Now we can plot the resulting $R^2$ values for each feature set as a function of sample size:

In [None]:
# used to display axis tick labels on a linear scale
from matplotlib.ticker import ScalarFormatter

# Set up plots=
fig, axes = plt.subplots(1, 3, figsize=(15, 4), sharey=True)
plt.ylim(0, 1)

# Plot results
for i, label in enumerate(feature_sets):
    mean, sd = r2_mean[:, i], r2_std[:, i]
    ax = axes[i]
    line = ax.plot(sample_sizes, mean, 'o-')
    ax.set_xscale('log')
    ax.xaxis.set_major_formatter(ScalarFormatter())
    ax.set_xlabel("Sample size (n)", fontsize=14)
    ax.fill_between(sample_sizes, mean-sd, mean+sd, alpha=0.2)
    ax.set_title(label, fontsize=18)

# Add y-axis labels on both sides
axes[0].set_ylabel("$R^2$", fontsize=16);
axes[-1].set_ylabel('$R^2$', fontsize=16)
axes[-1].yaxis.set_label_position("right")

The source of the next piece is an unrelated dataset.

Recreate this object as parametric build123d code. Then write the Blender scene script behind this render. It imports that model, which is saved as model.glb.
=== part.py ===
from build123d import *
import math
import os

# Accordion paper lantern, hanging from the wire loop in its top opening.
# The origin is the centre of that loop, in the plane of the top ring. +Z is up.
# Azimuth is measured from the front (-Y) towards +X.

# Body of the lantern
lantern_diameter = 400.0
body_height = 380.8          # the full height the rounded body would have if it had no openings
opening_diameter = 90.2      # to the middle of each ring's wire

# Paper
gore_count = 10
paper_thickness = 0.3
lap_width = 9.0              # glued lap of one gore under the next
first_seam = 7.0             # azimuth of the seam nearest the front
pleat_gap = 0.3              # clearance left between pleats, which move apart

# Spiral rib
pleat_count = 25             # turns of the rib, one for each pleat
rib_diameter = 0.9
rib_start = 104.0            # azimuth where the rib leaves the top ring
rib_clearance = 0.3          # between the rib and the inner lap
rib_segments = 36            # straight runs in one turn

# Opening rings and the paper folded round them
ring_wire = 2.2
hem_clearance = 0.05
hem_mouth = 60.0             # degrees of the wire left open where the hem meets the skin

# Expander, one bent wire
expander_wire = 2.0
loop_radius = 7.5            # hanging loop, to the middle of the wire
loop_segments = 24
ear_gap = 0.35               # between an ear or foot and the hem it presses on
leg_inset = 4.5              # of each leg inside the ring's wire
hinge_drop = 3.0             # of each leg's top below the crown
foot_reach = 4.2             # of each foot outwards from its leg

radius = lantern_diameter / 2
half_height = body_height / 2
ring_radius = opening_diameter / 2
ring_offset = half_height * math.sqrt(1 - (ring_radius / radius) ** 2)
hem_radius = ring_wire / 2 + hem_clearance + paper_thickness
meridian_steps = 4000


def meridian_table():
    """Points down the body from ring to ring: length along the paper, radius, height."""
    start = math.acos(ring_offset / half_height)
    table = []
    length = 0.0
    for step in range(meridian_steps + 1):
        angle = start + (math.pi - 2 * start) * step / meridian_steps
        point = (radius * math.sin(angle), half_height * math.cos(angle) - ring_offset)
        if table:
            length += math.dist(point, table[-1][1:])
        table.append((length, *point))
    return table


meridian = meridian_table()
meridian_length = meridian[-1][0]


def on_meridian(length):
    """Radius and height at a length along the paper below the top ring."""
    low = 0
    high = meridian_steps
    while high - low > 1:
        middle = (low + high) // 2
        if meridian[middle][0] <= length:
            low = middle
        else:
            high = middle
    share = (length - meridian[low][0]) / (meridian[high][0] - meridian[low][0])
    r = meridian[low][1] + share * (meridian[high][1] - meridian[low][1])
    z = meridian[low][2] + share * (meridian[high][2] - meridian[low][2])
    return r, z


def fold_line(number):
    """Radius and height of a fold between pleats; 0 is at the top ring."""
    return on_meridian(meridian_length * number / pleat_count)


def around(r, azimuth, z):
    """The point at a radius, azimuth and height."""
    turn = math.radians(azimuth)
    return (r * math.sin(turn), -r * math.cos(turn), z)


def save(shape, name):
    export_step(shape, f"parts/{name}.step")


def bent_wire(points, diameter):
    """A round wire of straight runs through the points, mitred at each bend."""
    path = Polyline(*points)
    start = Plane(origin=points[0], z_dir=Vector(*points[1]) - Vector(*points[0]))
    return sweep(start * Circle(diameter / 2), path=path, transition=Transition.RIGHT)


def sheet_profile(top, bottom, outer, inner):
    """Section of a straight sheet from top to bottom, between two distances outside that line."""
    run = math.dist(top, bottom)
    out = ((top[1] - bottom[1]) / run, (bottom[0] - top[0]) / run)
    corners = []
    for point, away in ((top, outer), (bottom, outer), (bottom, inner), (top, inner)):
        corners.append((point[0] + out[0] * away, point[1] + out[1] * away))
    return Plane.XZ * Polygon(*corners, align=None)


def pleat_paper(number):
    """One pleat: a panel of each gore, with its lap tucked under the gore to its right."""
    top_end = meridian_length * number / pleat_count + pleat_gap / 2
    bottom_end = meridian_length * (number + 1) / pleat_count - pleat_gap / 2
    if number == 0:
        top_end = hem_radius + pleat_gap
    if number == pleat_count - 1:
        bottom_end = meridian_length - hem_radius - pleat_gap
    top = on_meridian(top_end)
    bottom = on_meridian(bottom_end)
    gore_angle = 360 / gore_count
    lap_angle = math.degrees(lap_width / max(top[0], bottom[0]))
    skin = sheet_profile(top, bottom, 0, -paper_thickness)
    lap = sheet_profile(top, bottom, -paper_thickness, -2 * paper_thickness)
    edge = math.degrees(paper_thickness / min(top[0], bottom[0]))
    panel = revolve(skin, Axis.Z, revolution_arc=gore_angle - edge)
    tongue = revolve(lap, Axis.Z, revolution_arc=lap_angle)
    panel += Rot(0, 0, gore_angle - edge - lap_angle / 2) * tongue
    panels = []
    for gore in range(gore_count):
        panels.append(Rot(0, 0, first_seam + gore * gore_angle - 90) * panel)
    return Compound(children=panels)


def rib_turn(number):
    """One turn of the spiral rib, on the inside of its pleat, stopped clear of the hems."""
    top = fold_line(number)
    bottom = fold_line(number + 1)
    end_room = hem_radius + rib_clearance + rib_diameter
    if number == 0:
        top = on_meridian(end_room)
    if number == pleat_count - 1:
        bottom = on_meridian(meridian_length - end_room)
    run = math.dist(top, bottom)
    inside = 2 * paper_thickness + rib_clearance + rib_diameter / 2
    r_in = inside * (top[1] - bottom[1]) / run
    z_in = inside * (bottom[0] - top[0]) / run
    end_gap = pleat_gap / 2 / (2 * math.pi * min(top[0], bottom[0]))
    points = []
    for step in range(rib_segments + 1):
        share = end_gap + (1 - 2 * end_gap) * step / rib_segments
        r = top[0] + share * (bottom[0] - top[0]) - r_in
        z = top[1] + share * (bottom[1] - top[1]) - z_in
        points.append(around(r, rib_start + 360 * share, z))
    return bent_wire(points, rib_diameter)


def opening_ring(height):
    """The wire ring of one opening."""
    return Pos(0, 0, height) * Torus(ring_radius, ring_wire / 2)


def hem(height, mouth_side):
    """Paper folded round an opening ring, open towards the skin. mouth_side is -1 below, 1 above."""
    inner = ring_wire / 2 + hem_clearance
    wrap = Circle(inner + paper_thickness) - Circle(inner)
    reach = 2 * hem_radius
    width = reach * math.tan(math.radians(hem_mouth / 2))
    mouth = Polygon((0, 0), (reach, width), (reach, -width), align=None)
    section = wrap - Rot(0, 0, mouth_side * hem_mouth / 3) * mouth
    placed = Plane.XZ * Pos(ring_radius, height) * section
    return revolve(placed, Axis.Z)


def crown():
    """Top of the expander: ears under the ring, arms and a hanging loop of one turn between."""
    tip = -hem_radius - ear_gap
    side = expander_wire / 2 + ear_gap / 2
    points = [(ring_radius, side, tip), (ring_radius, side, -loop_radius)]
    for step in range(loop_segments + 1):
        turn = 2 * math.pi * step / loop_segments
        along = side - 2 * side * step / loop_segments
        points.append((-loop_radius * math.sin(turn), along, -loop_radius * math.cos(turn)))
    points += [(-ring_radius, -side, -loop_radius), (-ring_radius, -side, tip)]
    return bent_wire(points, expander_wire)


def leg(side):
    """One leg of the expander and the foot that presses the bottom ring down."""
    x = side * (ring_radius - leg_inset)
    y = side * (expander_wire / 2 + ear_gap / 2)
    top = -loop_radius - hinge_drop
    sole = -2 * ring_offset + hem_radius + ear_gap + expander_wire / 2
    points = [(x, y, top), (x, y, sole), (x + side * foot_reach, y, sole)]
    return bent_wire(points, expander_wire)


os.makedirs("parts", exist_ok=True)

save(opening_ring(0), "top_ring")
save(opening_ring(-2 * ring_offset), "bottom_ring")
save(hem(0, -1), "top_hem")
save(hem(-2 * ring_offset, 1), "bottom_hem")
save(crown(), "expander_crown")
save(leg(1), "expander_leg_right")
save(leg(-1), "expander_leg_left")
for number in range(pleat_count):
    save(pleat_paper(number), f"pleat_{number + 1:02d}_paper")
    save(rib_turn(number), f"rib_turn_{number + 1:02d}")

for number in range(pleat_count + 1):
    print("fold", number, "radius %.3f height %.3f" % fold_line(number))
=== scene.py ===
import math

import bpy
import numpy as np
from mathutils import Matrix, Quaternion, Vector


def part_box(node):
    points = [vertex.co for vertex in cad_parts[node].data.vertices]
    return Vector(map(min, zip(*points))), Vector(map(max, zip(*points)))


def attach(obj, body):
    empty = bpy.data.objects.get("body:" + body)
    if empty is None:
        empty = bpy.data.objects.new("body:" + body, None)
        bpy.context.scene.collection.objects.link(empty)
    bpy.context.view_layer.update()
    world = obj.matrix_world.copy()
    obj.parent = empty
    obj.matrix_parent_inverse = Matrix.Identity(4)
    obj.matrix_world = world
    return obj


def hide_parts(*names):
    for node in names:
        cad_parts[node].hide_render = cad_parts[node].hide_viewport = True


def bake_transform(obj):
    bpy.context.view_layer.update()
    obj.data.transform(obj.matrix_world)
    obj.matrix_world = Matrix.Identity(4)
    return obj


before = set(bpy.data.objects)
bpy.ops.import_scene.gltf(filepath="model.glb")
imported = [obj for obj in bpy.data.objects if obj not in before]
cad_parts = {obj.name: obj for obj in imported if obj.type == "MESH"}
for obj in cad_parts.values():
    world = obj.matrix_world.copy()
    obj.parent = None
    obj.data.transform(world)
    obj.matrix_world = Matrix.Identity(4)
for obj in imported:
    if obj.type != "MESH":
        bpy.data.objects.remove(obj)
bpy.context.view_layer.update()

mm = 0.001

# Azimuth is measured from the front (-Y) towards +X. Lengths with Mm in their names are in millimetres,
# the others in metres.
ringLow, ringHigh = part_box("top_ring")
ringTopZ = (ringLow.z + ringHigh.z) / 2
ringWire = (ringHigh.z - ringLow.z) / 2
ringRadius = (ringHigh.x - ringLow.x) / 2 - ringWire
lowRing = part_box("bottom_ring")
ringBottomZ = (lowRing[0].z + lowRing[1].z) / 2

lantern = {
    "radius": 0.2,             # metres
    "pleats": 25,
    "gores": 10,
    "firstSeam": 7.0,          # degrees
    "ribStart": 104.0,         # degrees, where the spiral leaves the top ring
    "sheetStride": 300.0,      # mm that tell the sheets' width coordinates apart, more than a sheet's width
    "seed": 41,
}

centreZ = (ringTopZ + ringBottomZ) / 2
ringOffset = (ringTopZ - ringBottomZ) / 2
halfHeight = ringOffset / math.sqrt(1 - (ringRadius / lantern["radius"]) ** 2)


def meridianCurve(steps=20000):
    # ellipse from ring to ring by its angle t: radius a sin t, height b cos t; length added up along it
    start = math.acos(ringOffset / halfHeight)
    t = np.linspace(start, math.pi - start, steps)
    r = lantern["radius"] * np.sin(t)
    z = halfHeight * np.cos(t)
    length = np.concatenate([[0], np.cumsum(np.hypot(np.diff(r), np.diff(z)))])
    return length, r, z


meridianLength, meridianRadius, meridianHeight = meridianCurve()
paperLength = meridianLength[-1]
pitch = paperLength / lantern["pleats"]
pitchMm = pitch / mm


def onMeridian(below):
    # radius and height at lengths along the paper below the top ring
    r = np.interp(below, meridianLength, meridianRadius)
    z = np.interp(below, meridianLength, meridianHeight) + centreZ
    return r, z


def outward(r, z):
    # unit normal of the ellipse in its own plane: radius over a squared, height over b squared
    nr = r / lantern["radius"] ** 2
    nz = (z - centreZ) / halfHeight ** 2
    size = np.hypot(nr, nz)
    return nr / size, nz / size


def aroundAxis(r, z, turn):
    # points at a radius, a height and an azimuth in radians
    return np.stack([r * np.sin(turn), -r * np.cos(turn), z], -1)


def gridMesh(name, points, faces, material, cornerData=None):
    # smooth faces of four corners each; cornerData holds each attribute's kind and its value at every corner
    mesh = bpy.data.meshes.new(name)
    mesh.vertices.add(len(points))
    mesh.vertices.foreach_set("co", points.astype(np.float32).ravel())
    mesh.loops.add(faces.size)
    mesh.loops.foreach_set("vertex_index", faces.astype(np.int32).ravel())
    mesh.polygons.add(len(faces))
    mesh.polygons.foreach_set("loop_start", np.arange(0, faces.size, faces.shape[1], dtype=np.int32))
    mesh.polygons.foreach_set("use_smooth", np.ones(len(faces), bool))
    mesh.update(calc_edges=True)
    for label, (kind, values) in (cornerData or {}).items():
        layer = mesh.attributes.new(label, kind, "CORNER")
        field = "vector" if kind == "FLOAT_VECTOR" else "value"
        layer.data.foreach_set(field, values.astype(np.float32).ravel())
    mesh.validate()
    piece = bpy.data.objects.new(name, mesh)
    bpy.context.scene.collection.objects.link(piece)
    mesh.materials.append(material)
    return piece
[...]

Here, each panel displays the model's ability to predict (on the y-axis) as a function of sample size (x-axis). Each panel displays results for a different set of predictive features: at left, we have the 5 domains; in the middle, the 30 facets; and at right, the 300 items. This gives us some insight into how model performance varies as we add more features—something we'll discuss in much more detail in the next couple of notebooks.

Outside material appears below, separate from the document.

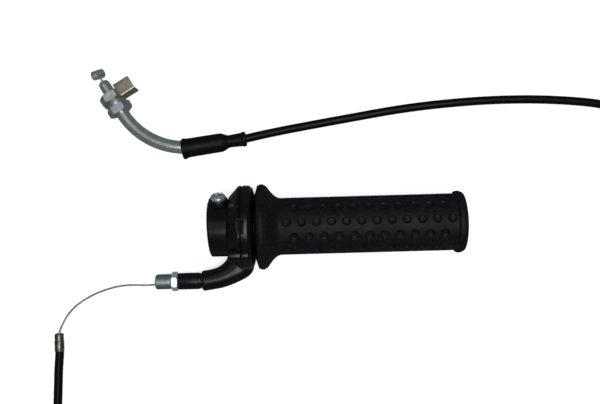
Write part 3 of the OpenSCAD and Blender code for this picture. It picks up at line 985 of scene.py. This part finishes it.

For now, let's focus on the dominant pattern we see within each of the panels. Strangely, it looks like model performance *decreases* with increasing sample size! You may find this odd, seeing as everyone's always talking about the wonders of Big Data, and intuitively, you might think that having more information available would lead the model to make *better* predictions.

Actually, the model probably *is* making better predictions when it has more data to learn form. It just doesn't look that way. The problem is not what's happening on the right side of the curve, but what's happening on the left side (i.e., when sample size is small). On the left, the model is *overfitting* the data. Because there are very few data points, and our model is extremely flexible (it has 300 degrees of freedom with which to predict only a few hundred points!), there's nothing to stop the model from learning noise rather than signal. As the sample size grows, the data provide a natural buffer against this kind of thing. We'll explore this idea in much more detail in the next couple of sections.